There is a billboard ad for architects on the side of Latinos on the corner of Tory and Vivian Streets. It is talktoanarchitect.co.nz, which at first I mistook for a campaign to promote talking to anarchists. Then I realised it was a far less cool version of Ask a Ninja.
But… The building it is on is one of the ugliest in Wellington. If Latinos was designed by an architect then that architect was Albert Speer. And it was probably built by the Todt Organisation using Polish slave labourers and some concrete left over from the Atlantic Wall. If I talked to an architect then I’d tell them that their billboard is a clear fail.

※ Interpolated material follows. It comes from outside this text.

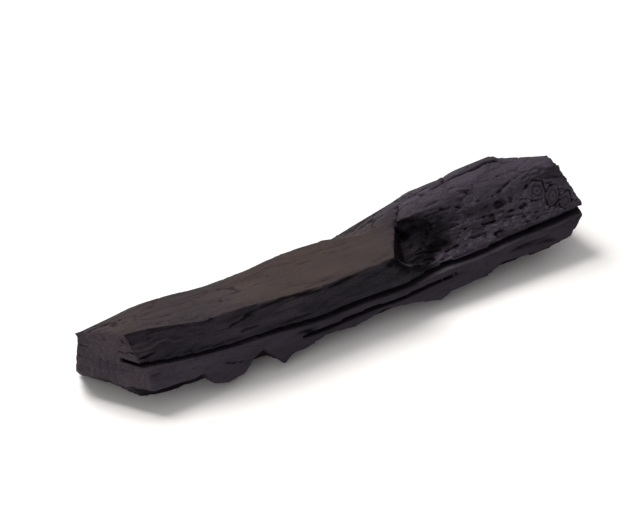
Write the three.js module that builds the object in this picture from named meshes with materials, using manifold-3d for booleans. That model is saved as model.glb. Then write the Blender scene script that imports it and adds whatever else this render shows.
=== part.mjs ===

I’d like to propose that Peter Dunne maintain a list of Wellington buildings that it’d be illegal to seismically strengthen under any circumstances. Latinos would be on the list, along with the giant ugly Post Office headquarters, the Beehive, the hideously painted apartments in Courtenay Place, and any apartments built over a multi-story carpark or a branch of Harvey Normans.
Agh! It’s deja vu all over again.
I’m sure I can recall springing to the defence of the Cricketer’s Arms (aka Latinos) a couple of years ago on this very site. Quite apart from its evident seismic strengthiness, it has a rugged handsomeness which is hard to beat in my opinion. Aside from the addition of a lamentable lift shaft which interrupted its jutting jawline, it is the closest thing in this town to the rugged good looks of New York’s finest, the Whitney Museum of American Art.
It’s a shame that this attempt at reinventing and reviving Wellington’s tradition of corner-site pubs was the end of the line for brewery brutalism.
Starkive – as Davidp has indicated before that he is domiciled somewhere near this corner, perhaps he has become a little too intimately connected to the, shall we say, “not all together universally agreed” attributes of the Cricketers Arms. I’m sure that you too have rugged good looks and a jutting jawline – but I’m not so sure about the Cricketers. It does seem flawed to me – not the best of Gunthers work. Speaking of which, have you seen the Thorndon Tavern lately?
Oh.
My.
God.
We’ll post on that later. First up though – did I hear a rumour that you have new chairs in the Archive? If true: fantastic! That sounds great….
Starkive… I don’t see much similarity between Latinos/Cricketers and the Whitney Museum. The Whitney doesn’t have concrete flaking off it, for instance. And there hasn’t been an SUV with a broken rear window parked outside the Whitney every day for the last year making it look like vandalism central. On the other hand I do see a strong resemblance between your brutal bar and this building: http://3.bp.blogspot.com/_MXu96taKq-Y/S0G_vXNaDpI/AAAAAAAAEPA/8pyiMS8W34s/s1600-h/23.jpg
Ummm, so, what about the idea of architects flagging buildings? Any traction on that one?
Oh stop being mean to starkive – has anyone noticed how much the building in question looks similar to a certain archive?
At any rate Max, some enterprising individual by the name of Luke Howlison has put all of the shaky buildings onto a map for your perusal at
http://quake.howison.co.nz/
Spotted on Kiwiblog
Max>Ummm, so, what about the idea of architects flagging buildings? Any traction on that one?
I assume that structural strength is an engineering issue rather than an architectural one. I haven’t decided whether gladiators should be making buildings decisions, but I’m definitely opposed to Russell Crowe having any say on building safety.
60 MPa>has anyone noticed how much the building in question looks similar to a certain archive?
I have no idea what archive you’re talking about. Is it the same one with the new chairs?